Singtel - RHB Invest 2017-05-19: Chilly Down Under SINGTEL Z74.SI

Singtel - Chilly Down Under

  • We retain our NEUTRAL rating on Singtel post the results call, with SOP-based TP lowered to SGD3.90 (from SGD4.00, 4% upside) following forecast revisions. 
  • Key queries during the call centred on the competitive landscape in Australia and capex. 
  • Singtel is now up against the unmistakable fourth entrant (TPG) across both the Singapore and Australian markets.
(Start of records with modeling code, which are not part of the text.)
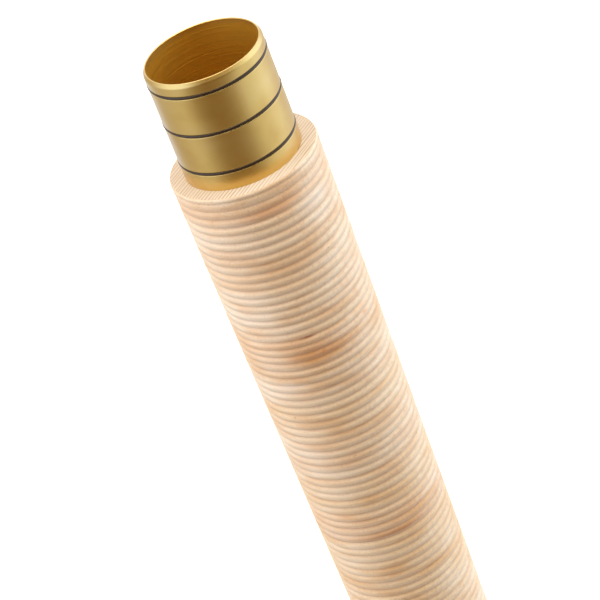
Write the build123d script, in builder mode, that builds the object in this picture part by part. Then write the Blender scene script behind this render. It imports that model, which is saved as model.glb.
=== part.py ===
from build123d import *
import os

os.makedirs("parts", exist_ok=True)

# One section of a take-apart didgeridoo, standing on its mouthpiece with the spigot for the
# next section on top. Everything is turned about Z, and height 0 is the rim of the mouthpiece.

# Wooden tube: crosswise-grained pine blocks, glued end to end, bored and turned to a slow taper.
block_count = 8
block_height = 92.0
face_radius = 31.6  # outside of the wood at the face around the spigot
taper = 0.0114  # radius lost per mm of height going down, outside and in the air column

# Ribs: turned side by side along the whole tube, so that each glue joint lies in a groove.
ribs_per_block = 23
rib_depth = 0.6
face_rib_height = 1.8  # what is left of a rib at the face around the spigot

# Spigot: anodised aluminium tube. Its lower half is turned down a little and glued into the
# top block, so that the plug itself stands on the wood.
spigot_radius = 25.0
spigot_wall = 1.4  # at the lip; the bore narrows below it with the air column
spigot_projection = 50.0
spigot_seat_depth = 50.0
spigot_seat_step = 0.4
lip_chamfer_height = 1.6
lip_chamfer_depth = 0.9
foot_chamfer = 0.6

# Rubber rings of the spigot.
ring_cord = 1.2
ring_proud = 0.2
ring_groove_play = 0.15  # each side of the cord, along the tube
spigot_ring_count = 3
first_ring_from_lip = 6.0
spigot_ring_pitch = 18.0
ring_section_sides = 8

# Mouthpiece: turned rim with an aluminium tenon, held by two rubber rings in a glued-in socket.
rim_height = 24.0
rim_outer_round = 5.0
rim_inner_round = 2.4
tenon_radius = 17.4
tenon_wall = 2.8
tenon_length = 25.0
tenon_seat_depth = 16.0
tenon_chamfer = 0.8
tenon_ring_count = 2
first_tenon_ring = 8.0  # above the shoulder of the rim
tenon_ring_pitch = 11.0
socket_wall = 1.8
socket_end_gap = 1.0  # between the end of the tenon and the wood behind it
socket_lead_in = 0.6

# Clearances, all on the radius.
glue_gap = 0.05
tenon_running_gap = 0.08
ring_running_gap = 0.03

# Heights and radii that follow from them.
wood_bottom = rim_height
wood_top = wood_bottom + block_count * block_height
lip_height = wood_top + spigot_projection
spigot_foot = wood_top - spigot_seat_depth
spigot_seat_radius = spigot_radius - spigot_seat_step
lip_bore_radius = spigot_radius - spigot_wall
rim_bore_radius = tenon_radius - tenon_wall
socket_radius = tenon_radius + tenon_running_gap
sleeve_radius = socket_radius + socket_wall
sleeve_top = wood_bottom + tenon_length + socket_end_gap
tenon_top = wood_bottom + tenon_length
tenon_foot = wood_bottom - tenon_seat_depth
ring_groove_width = ring_cord + 2 * ring_groove_play
spigot_groove_floor = spigot_radius + ring_proud - ring_cord
tenon_ring_centre = socket_radius - ring_running_gap - ring_cord / 2
tenon_groove_floor = tenon_ring_centre - ring_cord / 2 - ring_running_gap
spigot_ring_heights = [
    lip_height - first_ring_from_lip - i * spigot_ring_pitch for i in range(spigot_ring_count)
]
tenon_ring_heights = [
    wood_bottom + first_tenon_ring + i * tenon_ring_pitch for i in range(tenon_ring_count)
]


def outer_radius(height):
    """Outside of the wood at a height, over the crests of the ribs."""
    return face_radius - taper * (wood_top - height)


def bore_radius(height):
    """Air column at a height."""
    return lip_bore_radius - taper * (lip_height - height)


def groove_point(height):
    """Bottom of a groove between two ribs, in the XZ plane."""
    return (outer_radius(height) - rib_depth, height)


def wood_block(number):
    """One glued block with its share of the taper and of the ribs."""
    bottom = wood_bottom + (number - 1) * block_height
    top = bottom + block_height
    ribs_top = top - face_rib_height if number == block_count else top
    rib_pitch = (ribs_top - bottom) / ribs_per_block
    with BuildPart() as block:
        with BuildSketch(Plane.XZ):
            with BuildLine():
                for i in range(ribs_per_block):
                    foot = bottom + i * rib_pitch
                    crest = foot + rib_pitch / 2
                    ThreePointArc(
                        groove_point(foot), (outer_radius(crest), crest), groove_point(foot + rib_pitch)
                    )
                if number == block_count:
                    outer_edge = (outer_radius(top), top)
                    TangentArc(outer_edge, groove_point(ribs_top), tangent=(0, -1))
                else:
                    outer_edge = groove_point(top)
                Polyline(
                    outer_edge,
                    (bore_radius(top), top),
                    (bore_radius(bottom), bottom),
                    groove_point(bottom),
                )
            make_face()
        revolve(axis=Axis.Z)
        if number == 1:
            with BuildSketch(Plane.XY.offset(wood_bottom)):
                Circle(sleeve_radius + glue_gap)
            extrude(amount=sleeve_top - wood_bottom, mode=Mode.SUBTRACT)
        if number == block_count:
            with BuildSketch(Plane.XY.offset(spigot_foot)):
                Circle(spigot_seat_radius + glue_gap)
            extrude(amount=spigot_seat_depth, mode=Mode.SUBTRACT)
    return block


def rubber_ring(centre_radius, height):
    """A rubber ring lying in its groove."""
    with BuildPart() as ring:
        with BuildSketch(Plane.XZ):
            with Locations((centre_radius, height)):
                RegularPolygon(
                    ring_cord / 2,
                    ring_section_sides,
                    major_radius=False,
                    rotation=180 / ring_section_sides,
                )
        revolve(axis=Axis.Z)
    return ring


# The stack of blocks, numbered from the mouthpiece up. The lowest is counterbored for the
# socket sleeve, and the highest for the spigot.
for number in range(1, block_count + 1):
    block = wood_block(number)
    block.part.label = f"wood_block_{number}"
    export_step(block.part, f"parts/wood_block_{number}.step")

# The spigot: a lead-in chamfer at the lip, three ring grooves and a bore that carries on the
# taper of the air column.
with BuildPart() as spigot:
    with BuildSketch(Plane.XZ):
        with BuildLine():
            Polyline(
                (bore_radius(spigot_foot), spigot_foot),
                (spigot_seat_radius - foot_chamfer, spigot_foot),
                (spigot_seat_radius, spigot_foot + foot_chamfer),
                (spigot_seat_radius, wood_top),
                (spigot_radius, wood_top),
                (spigot_radius, lip_height - lip_chamfer_height),
                (spigot_radius - lip_chamfer_depth, lip_height),
                (bore_radius(lip_height), lip_height),
                close=True,
            )
        make_face()
        groove_depth = spigot_radius - spigot_groove_floor
        with Locations(*[(spigot_radius, height) for height in spigot_ring_heights]):
            Rectangle(2 * groove_depth, ring_groove_width, mode=Mode.SUBTRACT)
    revolve(axis=Axis.Z)
spigot.part.label = "spigot"
export_step(spigot.part, "parts/spigot.step")

# Rubber rings of the spigot, numbered from the lip down, seated on their groove floors.
for number, height in enumerate(spigot_ring_heights, start=1):
    ring = rubber_ring(spigot_groove_floor + ring_cord / 2, height)
    ring.part.label = f"spigot_ring_{number}"
    export_step(ring.part, f"parts/spigot_ring_{number}.step")

# The socket sleeve: lines the narrow end of the tube, flush with the wood.
with BuildPart() as socket_sleeve:
    with BuildSketch(Plane.XZ):
        with BuildLine():
            Polyline(
                (socket_radius + socket_lead_in, wood_bottom),
                (sleeve_radius, wood_bottom),
                (sleeve_radius, sleeve_top),
                (socket_radius, sleeve_top),
                (socket_radius, wood_bottom + socket_lead_in),
                close=True,
            )
        make_face()
    revolve(axis=Axis.Z)
socket_sleeve.part.label = "socket_sleeve"
export_step(socket_sleeve.part, "parts/socket_sleeve.step")

# The mouthpiece rim: rounded for the lips, and as wide at its shoulder as the wood above it.
with BuildPart() as mouthpiece_rim:
    with BuildSketch(Plane.XZ):
        with BuildLine():
            Polyline(
                (rim_bore_radius, 0),
                (outer_radius(0), 0),
                (outer_radius(rim_height), rim_height),
                (rim_bore_radius, rim_height),
                close=True,
            )
        rim_face = make_face()
        lower_corners = rim_face.vertices().group_by(Axis.Y)[0].sort_by(Axis.X)
        fillet(lower_corners[-1], rim_outer_round)
        lower_corners = rim_face.vertices().group_by(Axis.Y)[0].sort_by(Axis.X)
        fillet(lower_corners[0], rim_inner_round)
    revolve(axis=Axis.Z)
    with BuildSketch(Plane.XY.offset(tenon_foot)):
        Circle(tenon_radius + glue_gap)
    extrude(amount=tenon_seat_depth, mode=Mode.SUBTRACT)
mouthpiece_rim.part.label = "mouthpiece_rim"
export_step(mouthpiece_rim.part, "parts/mouthpiece_rim.step")

# The tenon of the mouthpiece: glued into the rim, with two ring grooves above the shoulder.
with BuildPart() as mouthpiece_tenon:
    with BuildSketch(Plane.XZ):
        with BuildLine():
            Polyline(
                (rim_bore_radius, tenon_foot),
                (tenon_radius, tenon_foot),
                (tenon_radius, tenon_top - tenon_chamfer),
                (tenon_radius - tenon_chamfer, tenon_top),
                (rim_bore_radius, tenon_top),
                close=True,
            )
        make_face()
        groove_depth = tenon_radius - tenon_groove_floor
        with Locations(*[(tenon_radius, height) for height in tenon_ring_heights]):
            Rectangle(2 * groove_depth, ring_groove_width, mode=Mode.SUBTRACT)
    revolve(axis=Axis.Z)
mouthpiece_tenon.part.label = "mouthpiece_tenon"
export_step(mouthpiece_tenon.part, "parts/mouthpiece_tenon.step")

# Rubber rings of the tenon, numbered from the shoulder up: they run free in groove and socket.
for number, height in enumerate(tenon_ring_heights, start=1):
    ring = rubber_ring(tenon_ring_centre, height)
    ring.part.label = f"mouthpiece_ring_{number}"
    export_step(ring.part, f"parts/mouthpiece_ring_{number}.step")
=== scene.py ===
import math
import random
import bpy
from mathutils import Matrix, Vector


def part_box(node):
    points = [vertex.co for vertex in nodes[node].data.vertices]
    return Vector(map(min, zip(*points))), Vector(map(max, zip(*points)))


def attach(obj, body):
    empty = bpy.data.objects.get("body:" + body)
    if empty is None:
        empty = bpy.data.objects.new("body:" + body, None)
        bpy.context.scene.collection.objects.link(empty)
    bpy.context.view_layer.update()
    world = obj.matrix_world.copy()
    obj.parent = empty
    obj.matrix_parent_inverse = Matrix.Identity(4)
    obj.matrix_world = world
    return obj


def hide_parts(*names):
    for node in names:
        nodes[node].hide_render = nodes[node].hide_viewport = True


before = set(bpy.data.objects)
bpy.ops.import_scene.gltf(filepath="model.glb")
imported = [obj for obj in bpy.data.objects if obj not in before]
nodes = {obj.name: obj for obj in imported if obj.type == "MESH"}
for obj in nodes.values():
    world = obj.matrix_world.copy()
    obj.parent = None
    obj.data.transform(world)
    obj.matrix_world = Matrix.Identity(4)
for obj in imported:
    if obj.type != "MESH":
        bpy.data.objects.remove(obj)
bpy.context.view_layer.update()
mm = 0.001
print("frame loaded:", len(nodes), "CAD nodes")


# Heights and radii of the CAD nodes, in mm
def topOf(nodeName):
    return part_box(nodeName)[1].z / mm


def bottomOf(nodeName):
    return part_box(nodeName)[0].z / mm


def radiusOf(nodeName):
    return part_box(nodeName)[1].x / mm


# The hard pieces are turned: one vertex is drawn out into half a section, and the section is spun
turning = {
    "segments": 144,
    "smoothAngle": 38,      # degrees
    "plane": 0.001,         # m, side of the plane that is merged into the first vertex
    "hold": 0.25,           # mm from the ends of a long wall to the points that keep it straight
    "weld": 0.000002,       # m
}


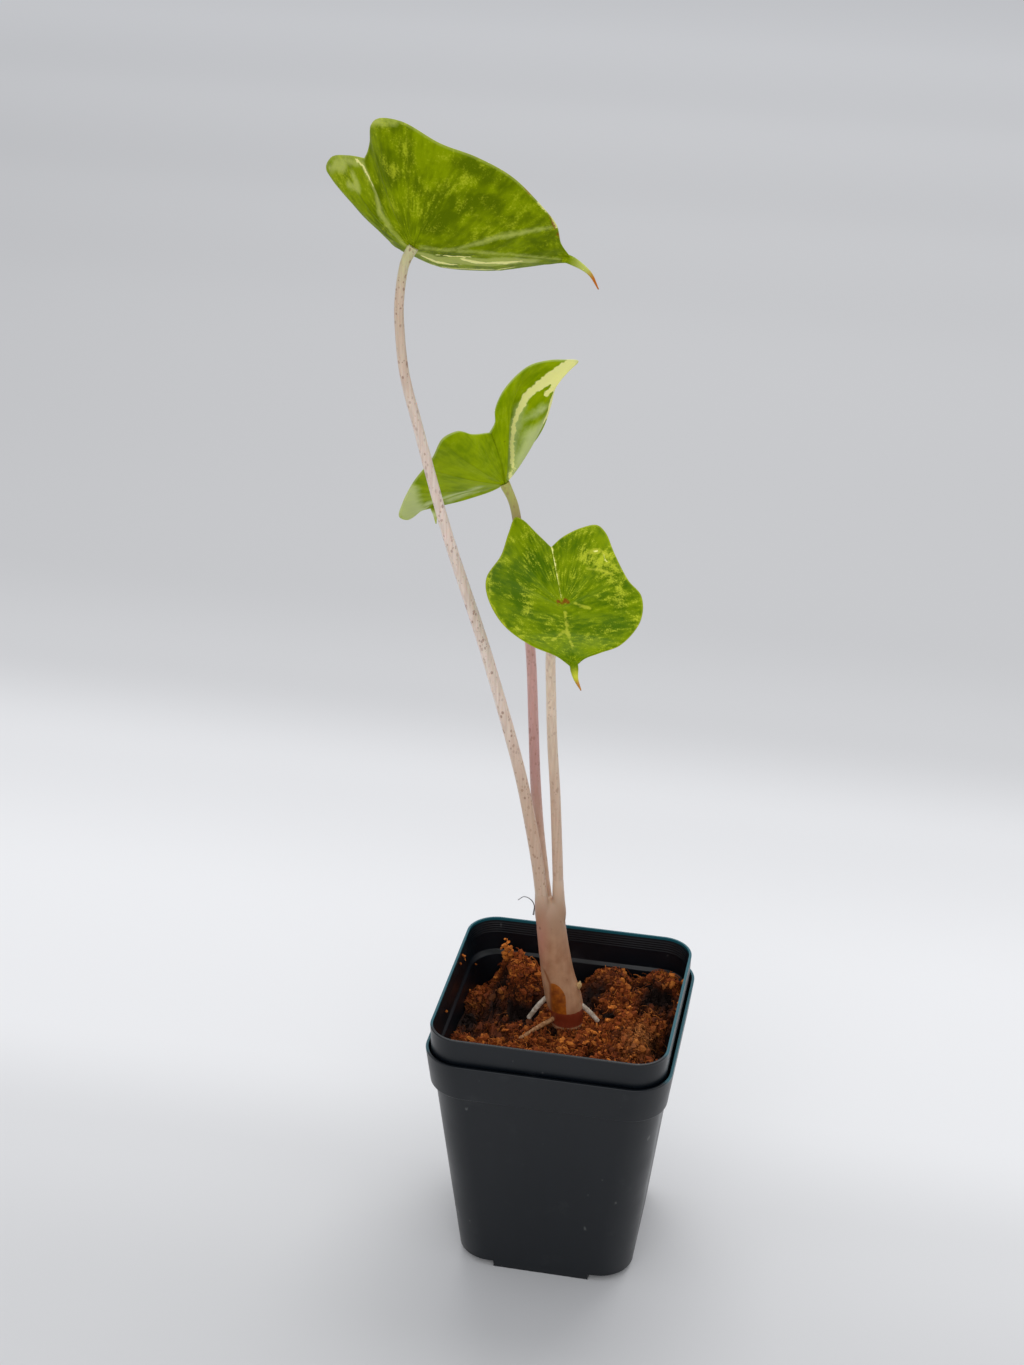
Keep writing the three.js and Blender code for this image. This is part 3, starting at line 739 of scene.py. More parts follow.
def crumb_tree(name, kind, sizes, material):
    numbers = dict(Spacing=1.0, Smallest=0.3, Largest=0.9, Rough=0.25, Clumping=0.3, Seed=1)
    tree, given = geometry_tree(name, **numbers)
    place = out_of(tree, "GeometryNodeInputPosition", {})
    per_area = math_of(tree, "DIVIDE", 1 / MM**2, product(tree, given["Spacing"], given["Spacing"]))
    patches = noise_of(tree, place, 2.0, PATCH_SCALE)
    crowd = between(tree, patches, 0.38, 0.6, given["Clumping"], 1.0)
    skewed = math_of(tree, "POWER", random_of(tree, 0.0, 1.0, 3), 2.2)
    span = math_of(tree, "SUBTRACT", given["Largest"], given["Smallest"])
    metres = product(tree, weighed(tree, skewed, span, given["Smallest"]), MM)
    squeeze = random_of(tree, (0.6, 0.4, 0.35), (1.7, 1.2, 0.95), 5)
    placed = scattered(
        tree,
        given,
        lambda on_top: product(tree, per_area, product(tree, crowd, on_top)),
        out_of(tree, kind, sizes),
        random_of(tree, (0, 0, 0), FULL_TURN, 8),
        vector_of(tree, "SCALE", {0: squeeze, 3: metres}),
    )
    tinted = stored(tree, placed, "shade", random_of(tree, 0.0, 1.0, 13), "INSTANCE")
    lift = product(tree, random_of(tree, -0.2, 0.9, 11), metres)
    offset = out_of(tree, "ShaderNodeCombineXYZ", {2: lift})
    inputs = {"Instances": tinted, "Translation": offset, "Local Space": False}
    raised = out_of(tree, "GeometryNodeTranslateInstances", inputs)
    real = out_of(tree, "GeometryNodeRealizeInstances", {0: raised})
    ragged = noise_of(tree, out_of(tree, "GeometryNodeInputPosition", {}), 2.0, RAGGED_SCALE, "Color")
    centred = vector_of(tree, "SUBTRACT", {0: ragged, 1: (0.5,) * 3})
    shift = vector_of(tree, "SCALE", {0: centred, 3: product(tree, given["Rough"], 2 * MM)})
    rough = out_of(tree, "GeometryNodeSetPosition", {"Geometry": real, "Offset": shift})
    finish_tree(tree, rough, material, smooth=False)
    return tree


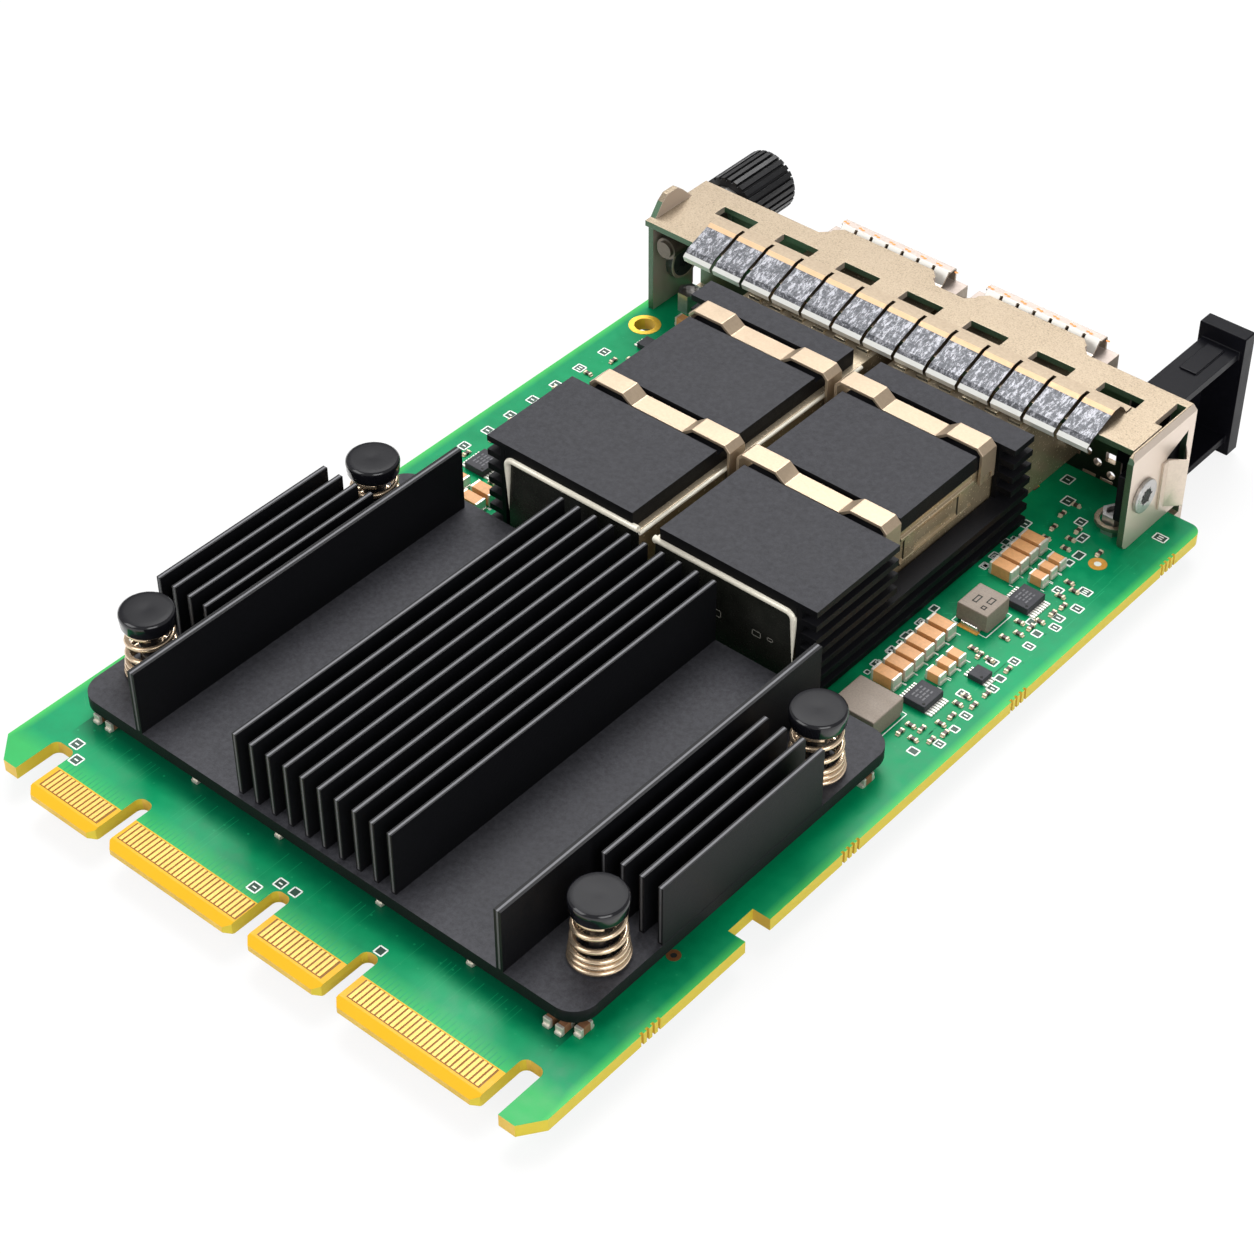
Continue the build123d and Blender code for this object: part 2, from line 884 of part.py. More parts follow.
def pin_spring(x, y):
    """Conical wire spring below the cap of a push pin, bent in short straight lengths."""
    low = plate_top + spring_wire_radius
    height = cap_bottom - plate_top - 2 * spring_wire_radius
    bends = spring_turn_count * spring_bend_count
    wire = spring_wire_radius
    rings = []
    for i in range(bends + 1):
        share = i / bends
        a = 2 * math.pi * spring_turn_count * share
        radius = spring_base_radius + (spring_top_radius - spring_base_radius) * share
        z = low + height * share
        c, s = math.cos(a), math.sin(a)
        inner, middle, outer = radius - wire, radius, radius + wire
        rings.append((
            (outer * c, outer * s, z), (middle * c, middle * s, z + wire),
            (inner * c, inner * s, z), (middle * c, middle * s, z - wire),
        ))
    outlines = [rings[0], rings[-1][::-1]]
    for before, after in zip(rings, rings[1:]):
        for i in range(len(before)):
            j = (i + 1) % len(before)
            outlines.append((before[i], after[i], before[j]))
            outlines.append((before[j], after[i], after[j]))
    faces = [Face(Wire(Polyline(*outline, close=True).edges())) for outline in outlines]
    return Pos(x, y, 0) * Solid(Shell(faces))


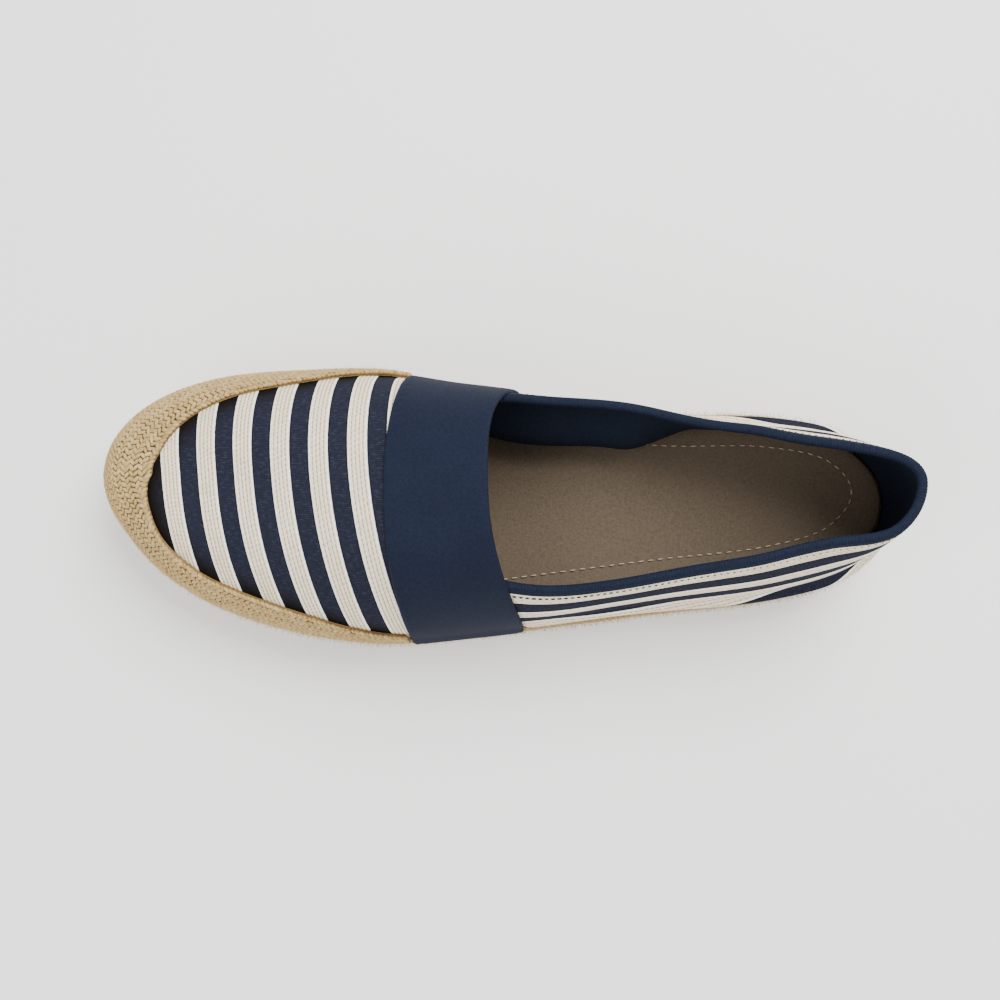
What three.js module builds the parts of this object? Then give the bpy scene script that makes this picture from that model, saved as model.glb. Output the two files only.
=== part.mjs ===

We believe this could cap share price upside as investors take stock of greater earnings risks beyond its home turf. 
  • Downside risk is nonetheless limited by its fairly attractive and sustainable dividend yield of 5%.



Singapore chugging along. 

  • While Singtel added the highest number of postpaid subscribers (subs) in the industry at 42,000 in 1Q17, postpaid APRU slipped 4.3% YoY to SGD67 as the strong growth in mobile data was not sufficient to offset pressures on roaming and usage revenue. 
  • The higher take-up of SIM-only plans also contributed to a further dilution in ARPU. Consequently, mobile service revenue fell 2% YoY. 63% of its postpaid base are on tiered data plans with 40% of this exceeding their bundled data.


Optus feeling more heat. 

  • Optus continues to see strong subscriber growth, adding 147,000 subs during the quarter – a five year high. We expect the strong momentum to continue on the back of the improvement in 4G network coverage (96.1% population coverage). 
  • Management expects to close the coverage gap with Telstra (98% population coverage) by 2018, which alongside the strong content bundling would put it in a solid position to fend off competition from TPG Telecom (TPG), which would likely compete on price.
  • While competition remains intense across all segments, Optus would look to further optimise its cost base via digitalisation initiatives, and to capitalise on group-wide procurement savings. 
  • On network/tower sharing, management indicated it had commercially negotiated with Optus, and is already sharing certain sites with Vodafone Hutchison (VHA).


Forecasts lowered. 

  • We cut our FY18/19 core earnings forecasts by 8-13%, mainly to factor in higher acquisition and retention activities at Optus, with the entry of TPG and higher capex as per management’s guidance. 
  • Our forecast had earlier modelled in the entry of TPG in the Singapore market from 2018. FY20 forecast has also been introduced.


Maintain NEUTRAL. 

  • Our SOP TP is lowered to SGD3.90 after rolling over our forecast base year to FY18, and reflecting the latest marked-to-market valuations of its key associates. 
  • Singtel remains our preferred exposure to the Singapore telcos sector on market cap consideration and its balance sheet strength.
  • Key risks include stronger-than-expected competition, forex volatility and higher-than-expected losses from adjacent businesses. 
  • Upside risk could stem from the listing of Netlink Trust (NLT) in the not too distant future.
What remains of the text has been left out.